PROVIDED MATERIAL:
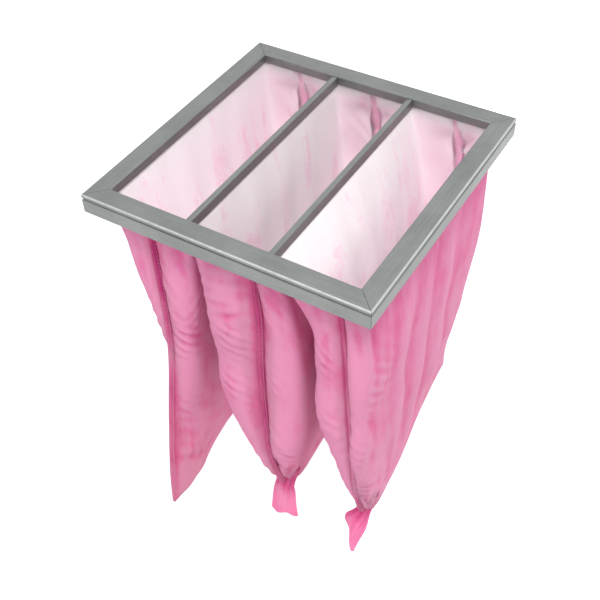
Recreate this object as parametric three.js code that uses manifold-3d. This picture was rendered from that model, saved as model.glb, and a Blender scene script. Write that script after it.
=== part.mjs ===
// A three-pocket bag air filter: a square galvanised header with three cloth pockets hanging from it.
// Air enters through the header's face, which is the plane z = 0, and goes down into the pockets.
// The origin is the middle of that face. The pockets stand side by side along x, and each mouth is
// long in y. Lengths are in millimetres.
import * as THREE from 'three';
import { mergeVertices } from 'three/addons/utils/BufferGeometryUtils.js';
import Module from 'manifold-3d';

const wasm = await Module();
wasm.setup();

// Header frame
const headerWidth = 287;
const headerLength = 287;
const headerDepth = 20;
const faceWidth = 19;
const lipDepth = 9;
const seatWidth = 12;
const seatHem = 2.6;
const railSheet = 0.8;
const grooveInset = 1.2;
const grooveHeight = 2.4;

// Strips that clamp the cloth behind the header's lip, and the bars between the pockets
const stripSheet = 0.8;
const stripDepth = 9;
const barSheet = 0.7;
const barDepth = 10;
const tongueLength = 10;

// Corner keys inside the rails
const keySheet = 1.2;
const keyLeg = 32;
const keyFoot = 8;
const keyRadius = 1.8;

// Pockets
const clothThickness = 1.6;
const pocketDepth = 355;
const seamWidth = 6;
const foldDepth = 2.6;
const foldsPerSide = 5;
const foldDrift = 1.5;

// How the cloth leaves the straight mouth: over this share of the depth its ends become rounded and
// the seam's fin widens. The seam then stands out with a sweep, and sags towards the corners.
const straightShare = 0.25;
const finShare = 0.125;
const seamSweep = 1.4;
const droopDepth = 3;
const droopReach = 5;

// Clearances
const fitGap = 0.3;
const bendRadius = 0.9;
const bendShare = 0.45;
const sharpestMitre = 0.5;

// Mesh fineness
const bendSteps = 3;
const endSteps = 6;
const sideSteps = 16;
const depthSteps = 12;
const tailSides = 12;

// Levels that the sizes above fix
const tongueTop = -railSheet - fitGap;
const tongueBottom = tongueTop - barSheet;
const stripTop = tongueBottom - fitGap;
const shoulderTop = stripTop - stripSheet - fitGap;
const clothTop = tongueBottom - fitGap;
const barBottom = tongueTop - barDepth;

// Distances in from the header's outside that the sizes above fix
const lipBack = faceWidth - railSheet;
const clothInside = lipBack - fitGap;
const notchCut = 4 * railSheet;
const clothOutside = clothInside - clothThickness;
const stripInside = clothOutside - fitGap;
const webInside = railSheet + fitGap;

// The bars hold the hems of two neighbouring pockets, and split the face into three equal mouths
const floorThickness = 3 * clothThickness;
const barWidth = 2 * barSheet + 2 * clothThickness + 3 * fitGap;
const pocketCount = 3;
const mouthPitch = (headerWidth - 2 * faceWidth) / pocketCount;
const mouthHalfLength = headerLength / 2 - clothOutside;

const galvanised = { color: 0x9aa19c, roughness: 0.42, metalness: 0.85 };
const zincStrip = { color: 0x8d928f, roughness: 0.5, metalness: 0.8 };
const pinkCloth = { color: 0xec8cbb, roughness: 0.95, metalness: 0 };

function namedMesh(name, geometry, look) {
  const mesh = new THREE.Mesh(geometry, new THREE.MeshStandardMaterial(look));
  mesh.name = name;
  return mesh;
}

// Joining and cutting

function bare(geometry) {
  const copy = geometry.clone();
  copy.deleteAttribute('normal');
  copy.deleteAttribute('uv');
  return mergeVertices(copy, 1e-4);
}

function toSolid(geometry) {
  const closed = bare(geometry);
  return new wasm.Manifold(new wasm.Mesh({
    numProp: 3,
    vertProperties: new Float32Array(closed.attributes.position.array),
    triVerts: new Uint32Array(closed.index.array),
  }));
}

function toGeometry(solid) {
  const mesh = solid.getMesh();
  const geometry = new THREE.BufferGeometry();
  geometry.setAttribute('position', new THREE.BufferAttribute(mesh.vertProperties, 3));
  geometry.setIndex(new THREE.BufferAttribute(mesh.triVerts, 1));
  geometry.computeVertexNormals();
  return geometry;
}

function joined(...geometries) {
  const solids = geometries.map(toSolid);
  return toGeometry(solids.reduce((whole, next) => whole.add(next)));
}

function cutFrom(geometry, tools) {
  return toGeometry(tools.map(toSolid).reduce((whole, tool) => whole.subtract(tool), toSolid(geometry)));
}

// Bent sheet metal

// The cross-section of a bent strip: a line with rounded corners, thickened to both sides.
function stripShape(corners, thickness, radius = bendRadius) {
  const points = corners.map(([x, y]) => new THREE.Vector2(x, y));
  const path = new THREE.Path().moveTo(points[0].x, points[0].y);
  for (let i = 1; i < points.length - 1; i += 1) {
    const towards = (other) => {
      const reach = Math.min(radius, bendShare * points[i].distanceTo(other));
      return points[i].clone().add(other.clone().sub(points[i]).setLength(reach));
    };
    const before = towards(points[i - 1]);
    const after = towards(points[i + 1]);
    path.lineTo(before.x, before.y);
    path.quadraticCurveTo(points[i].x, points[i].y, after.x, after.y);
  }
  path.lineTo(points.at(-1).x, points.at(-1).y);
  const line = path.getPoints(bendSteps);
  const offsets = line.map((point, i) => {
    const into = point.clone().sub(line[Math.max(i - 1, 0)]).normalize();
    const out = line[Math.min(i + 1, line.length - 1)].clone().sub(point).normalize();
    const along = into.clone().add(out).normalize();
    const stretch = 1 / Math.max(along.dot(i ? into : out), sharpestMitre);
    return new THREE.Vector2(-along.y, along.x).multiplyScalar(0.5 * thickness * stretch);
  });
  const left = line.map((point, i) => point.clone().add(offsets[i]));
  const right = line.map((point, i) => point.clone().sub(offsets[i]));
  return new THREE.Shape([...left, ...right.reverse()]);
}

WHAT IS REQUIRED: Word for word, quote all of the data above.

RESULT BELOW:
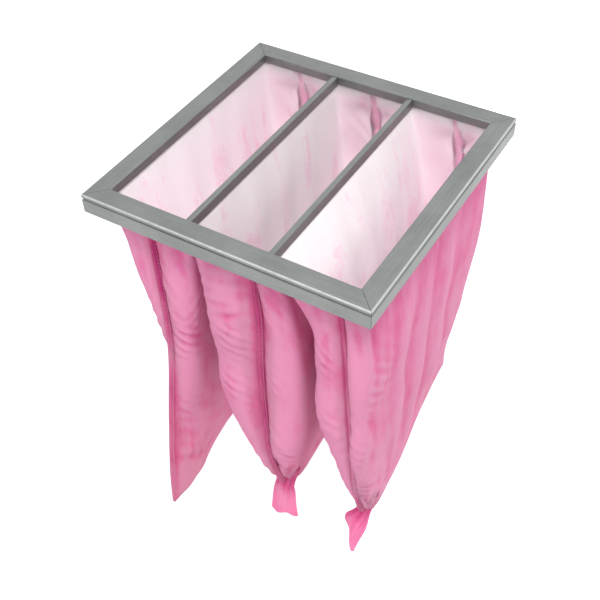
Recreate this object as parametric three.js code that uses manifold-3d. This picture was rendered from that model, saved as model.glb, and a Blender scene script. Write that script after it.
=== part.mjs ===
// A three-pocket bag air filter: a square galvanised header with three cloth pockets hanging from it.
// Air enters through the header's face, which is the plane z = 0, and goes down into the pockets.
// The origin is the middle of that face. The pockets stand side by side along x, and each mouth is
// long in y. Lengths are in millimetres.
import * as THREE from 'three';
import { mergeVertices } from 'three/addons/utils/BufferGeometryUtils.js';
import Module from 'manifold-3d';

const wasm = await Module();
wasm.setup();

// Header frame
const headerWidth = 287;
const headerLength = 287;
const headerDepth = 20;
const faceWidth = 19;
const lipDepth = 9;
const seatWidth = 12;
const seatHem = 2.6;
const railSheet = 0.8;
const grooveInset = 1.2;
const grooveHeight = 2.4;

// Strips that clamp the cloth behind the header's lip, and the bars between the pockets
const stripSheet = 0.8;
const stripDepth = 9;
const barSheet = 0.7;
const barDepth = 10;
const tongueLength = 10;

// Corner keys inside the rails
const keySheet = 1.2;
const keyLeg = 32;
const keyFoot = 8;
const keyRadius = 1.8;

// Pockets
const clothThickness = 1.6;
const pocketDepth = 355;
const seamWidth = 6;
const foldDepth = 2.6;
const foldsPerSide = 5;
const foldDrift = 1.5;

// How the cloth leaves the straight mouth: over this share of the depth its ends become rounded and
// the seam's fin widens. The seam then stands out with a sweep, and sags towards the corners.
const straightShare = 0.25;
const finShare = 0.125;
const seamSweep = 1.4;
const droopDepth = 3;
const droopReach = 5;

// Clearances
const fitGap = 0.3;
const bendRadius = 0.9;
const bendShare = 0.45;
const sharpestMitre = 0.5;

// Mesh fineness
const bendSteps = 3;
const endSteps = 6;
const sideSteps = 16;
const depthSteps = 12;
const tailSides = 12;

// Levels that the sizes above fix
const tongueTop = -railSheet - fitGap;
const tongueBottom = tongueTop - barSheet;
const stripTop = tongueBottom - fitGap;
const shoulderTop = stripTop - stripSheet - fitGap;
const clothTop = tongueBottom - fitGap;
const barBottom = tongueTop - barDepth;

// Distances in from the header's outside that the sizes above fix
const lipBack = faceWidth - railSheet;
const clothInside = lipBack - fitGap;
const notchCut = 4 * railSheet;
const clothOutside = clothInside - clothThickness;
const stripInside = clothOutside - fitGap;
const webInside = railSheet + fitGap;

// The bars hold the hems of two neighbouring pockets, and split the face into three equal mouths
const floorThickness = 3 * clothThickness;
const barWidth = 2 * barSheet + 2 * clothThickness + 3 * fitGap;
const pocketCount = 3;
const mouthPitch = (headerWidth - 2 * faceWidth) / pocketCount;
const mouthHalfLength = headerLength / 2 - clothOutside;

const galvanised = { color: 0x9aa19c, roughness: 0.42, metalness: 0.85 };
const zincStrip = { color: 0x8d928f, roughness: 0.5, metalness: 0.8 };
const pinkCloth = { color: 0xec8cbb, roughness: 0.95, metalness: 0 };

function namedMesh(name, geometry, look) {
  const mesh = new THREE.Mesh(geometry, new THREE.MeshStandardMaterial(look));
  mesh.name = name;
  return mesh;
}

// Joining and cutting

function bare(geometry) {
  const copy = geometry.clone();
  copy.deleteAttribute('normal');
  copy.deleteAttribute('uv');
  return mergeVertices(copy, 1e-4);
}

function toSolid(geometry) {
  const closed = bare(geometry);
  return new wasm.Manifold(new wasm.Mesh({
    numProp: 3,
    vertProperties: new Float32Array(closed.attributes.position.array),
    triVerts: new Uint32Array(closed.index.array),
  }));
}

function toGeometry(solid) {
  const mesh = solid.getMesh();
  const geometry = new THREE.BufferGeometry();
  geometry.setAttribute('position', new THREE.BufferAttribute(mesh.vertProperties, 3));
  geometry.setIndex(new THREE.BufferAttribute(mesh.triVerts, 1));
  geometry.computeVertexNormals();
  return geometry;
}

function joined(...geometries) {
  const solids = geometries.map(toSolid);
  return toGeometry(solids.reduce((whole, next) => whole.add(next)));
}

function cutFrom(geometry, tools) {
  return toGeometry(tools.map(toSolid).reduce((whole, tool) => whole.subtract(tool), toSolid(geometry)));
}

// Bent sheet metal

// The cross-section of a bent strip: a line with rounded corners, thickened to both sides.
function stripShape(corners, thickness, radius = bendRadius) {
  const points = corners.map(([x, y]) => new THREE.Vector2(x, y));
  const path = new THREE.Path().moveTo(points[0].x, points[0].y);
  for (let i = 1; i < points.length - 1; i += 1) {
    const towards = (other) => {
      const reach = Math.min(radius, bendShare * points[i].distanceTo(other));
      return points[i].clone().add(other.clone().sub(points[i]).setLength(reach));
    };
    const before = towards(points[i - 1]);
    const after = towards(points[i + 1]);
    path.lineTo(before.x, before.y);
    path.quadraticCurveTo(points[i].x, points[i].y, after.x, after.y);
  }
  path.lineTo(points.at(-1).x, points.at(-1).y);
  const line = path.getPoints(bendSteps);
  const offsets = line.map((point, i) => {
    const into = point.clone().sub(line[Math.max(i - 1, 0)]).normalize();
    const out = line[Math.min(i + 1, line.length - 1)].clone().sub(point).normalize();
    const along = into.clone().add(out).normalize();
    const stretch = 1 / Math.max(along.dot(i ? into : out), sharpestMitre);
    return new THREE.Vector2(-along.y, along.x).multiplyScalar(0.5 * thickness * stretch);
  });
  const left = line.map((point, i) => point.clone().add(offsets[i]));
  const right = line.map((point, i) => point.clone().sub(offsets[i]));
  return new THREE.Shape([...left, ...right.reverse()]);
}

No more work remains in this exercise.